The high-level view of RRM is quite simple:
- It is a framework of services used to gather relevant over the air information and store it for analysis.
- Each AP spends time listening within its environment and collecting a variety of utilization statistics.
- The information collected drives many algorithms – note: (wIDS and rogue detection are examples outside of RRM’s algorithms).
- The information collected drives many algorithms (wIDS and rogue detection are examples outside of RRM’s algorithms).
- Each AP will gather information regarding Neighbors (Neighbor Discovery Protocol) channel conditions – Load, Interference, Noise.
- This information is collected by the RF Group Leader for the entire RF Group and used to determine the structure of the RF Domain first and break down the domain into RF Neighborhoods.
- An RF Neighborhood is a group of AP’s that can hear one another, and as such must have channel and power solutions calculated together.
- So the RF Group Leader is the designated controller that will run RRM Algorithm’s on information that it collects from Member controllers.
- It does this by first identifying groups of AP’s that are physically close enough to one another and organizing these into groups of RF Neighborhoods.
- The RF Group Leader is also the repository for the current RRM configurations (for channel and power) that will be used to configure the Algorithms for the RF Group.
The choices for monitoring are:
- All Channels— RRM channel scanning occurs on all channels supported by the selected radio, which includes channels not allowed in the country of operation. (Passive only). Country Channels–RRM channel scanning occurs only on the data channels in the country of operation. This is the default
- DCA Channels— RRM channel scanning occurs only on the channel set defined by the DCA algorithm,which by default includes all of the non-overlapping channels allowed in the country of operation. However, you can modify the channel set to be used by DCA if desired.
The Channel Scan Frequency (Wireless > 802.11a/b > RRM > General) is 180 seconds (default value). This means all channel dwells must be completed within 180 seconds. So depending on the number of channels defined by the selection in the Monitor list, the interval between dwells will increase or decrease. For instance:
- Channel List = DCA, slot =0 (2.4 GHz) – DCA defines channels 1,6,11 for a total of 3 channels. So 180 (seconds)/3(channels) =60, the AP will go off channel every 60 seconds to listen.

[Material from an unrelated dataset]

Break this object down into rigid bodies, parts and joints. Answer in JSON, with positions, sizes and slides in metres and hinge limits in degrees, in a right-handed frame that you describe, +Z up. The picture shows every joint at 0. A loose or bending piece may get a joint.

- Channel List = Country, slot=1 (5 GHz) in the –A regulatory domain (US) with UNii 2e enabled – gives us 22 channels defined – so 180(seconds)/22(channels) =8.18, the AP will go off channel every 8 seconds or so to listen for 50 ms.
- Neighbor Packet Frequency is also defined on the same page, the default value for 7.6 and below is 60 seconds. This means that the radio must go off channel and send a single NDP packet for every channel defined by the channel monitoring list within 60 seconds.
- Using the same example from above where Channel List = Country and slot=1 (5 GHz) this translates to 60 (seconds)/ 21 (channels)= 3 seconds, so for every three second the radio is sending an NDP packet on a channel other than the one it is currently serving.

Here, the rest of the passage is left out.